In Professor Gassebner's view, the constant shifts in Trump’s economic policy pose a major challenge for companies and political decision-makers. The widespread notion that US tariffs would primarily harm foreign companies is mistaken, as US consumers will face steeper prices for imported goods when costs of the tariffs are at least partially passed on. Nonetheless, such measures could have tangible consequences for export-oriented companies in Lower Saxony. These include Volkswagen, numerous suppliers to the automotive industry, and steel manufacturers, all of which would be affected by continued tariffs.

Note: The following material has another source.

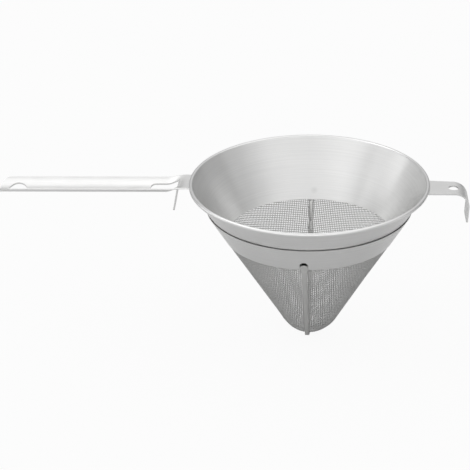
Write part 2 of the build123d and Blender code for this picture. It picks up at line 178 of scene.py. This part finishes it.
class StrainerSteel(bpy.types.PropertyGroup):
    """Colours and finishes of the steel."""

    sheet: FloatVectorProperty(
        name="Sheet", description="Colour of the bowl and the band", default=(0.80, 0.80, 0.795),
        size=3, subtype="COLOR",
    )
    strip: FloatVectorProperty(
        name="Strip", description="Colour of the handle and the hook", default=(0.82, 0.82, 0.815), size=3,
        subtype="COLOR",
    )
    guard: FloatVectorProperty(
        name="Guard", description="Colour of the guard straps", default=(0.66, 0.66, 0.65),
        size=3, subtype="COLOR",
    )
    guard_rounding: FloatProperty(
        name="Guard rounding", description="Radius that the guard straps' edges are shaded round with",
        default=0.0012, unit="LENGTH", precision=5,
    )
    cloth: FloatVectorProperty(
        name="Cloth wire", description="Colour of the woven wire", default=(0.56, 0.56, 0.555),
        size=3, subtype="COLOR",
    )
    sheet_roughness: FloatProperty(
        name="Sheet roughness", description="Roughness of the brushed sheet", default=0.30, min=0.0, max=1.0
    )
    strip_roughness: FloatProperty(
        name="Strip roughness", description="Roughness of the satin strip", default=0.36, min=0.0, max=1.0
    )
    wire_roughness: FloatProperty(
        name="Wire roughness", description="Roughness of the woven wire", default=0.38, min=0.0, max=1.0
    )


class StrainerStudio(bpy.types.PropertyGroup):
    """Camera, lamps and floor."""

    distance: FloatProperty(
        name="Camera distance", description="From the frame's origin", default=2.2, unit="LENGTH"
    )
    elevation: FloatProperty(
        name="Camera elevation", description="Height angle of the camera",
        default=math.radians(24.56), subtype="ANGLE",
    )
    heading: FloatProperty(
        name="Camera heading", description="Turn of the camera towards the hook", default=math.radians(3.4),
        subtype="ANGLE",
    )
    lens: FloatProperty(name="Lens", description="Focal length in millimetres", default=203.0)
    origin_right: FloatProperty(
        name="Origin right", default=0.3161,
        description="Frame's origin right of the picture's middle, in half picture widths",
    )
    origin_up: FloatProperty(
        name="Origin up", default=0.2171,
        description="Frame's origin above the picture's middle, in half picture widths",
    )
    floor_drop: FloatProperty(
        name="Floor drop", description="Gap between the strainer's tip and the floor", default=0.001,
        unit="LENGTH",
    )
    world_level: FloatProperty(name="World level", description="Brightness of the room", default=1.0)
    left_power: FloatProperty(
        name="Left power", description="Power of the low left softbox in watts", default=0.51
    )
    right_power: FloatProperty(
        name="Right power", description="Power of the low right softbox in watts", default=0.23
    )


# Mesh making


def mesh_object(name, points, quads, smooth=True):
    """Makes an object from an array of points and an array of quads, with unused points dropped."""
    used, packed = np.unique(quads, return_inverse=True)
    packed = packed.reshape(quads.shape)
    mesh = bpy.data.meshes.new(name)
    mesh.vertices.add(len(used))
    mesh.vertices.foreach_set("co", points[used].astype(np.float32).ravel())
    mesh.loops.add(packed.size)
    mesh.loops.foreach_set("vertex_index", packed.astype(np.int32).ravel())
    mesh.polygons.add(len(packed))
    mesh.polygons.foreach_set("loop_start", np.arange(0, packed.size, 4, dtype=np.int32))
    mesh.polygons.foreach_set("use_smooth", np.full(len(packed), smooth))
    mesh.update(calc_edges=True)
    mesh.validate()
    made = bpy.data.objects.new(name, mesh)
    bpy.context.scene.collection.objects.link(made)
    return made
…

Not all companies, however, will come under equal pressure; Salzgitter AG, for example, only exports a small proportion of its production to the USA.

Considering the possible reactions from the EU, Professor Gassebner sees negotiations with the US government under Trump as less effective and believes that controlled economic countermeasures are necessary in certain cases. But there are no simple solutions: many companies in Europe are heavily dependent on US technologies. While a complete boycott is unrealistic, increased consumer support for European products can send a clear economic signal—similar to what has been seen in Canada, where there is already a deliberate shift away from US-made goods. In the long term, Professor Gassebner also sees opportunity in the turbulence of US policy. It could prompt the EU to pursue greater independence and build new strategic partnerships. Trump's policy could thus provide the impetus for a strong, sovereign European economic strategy.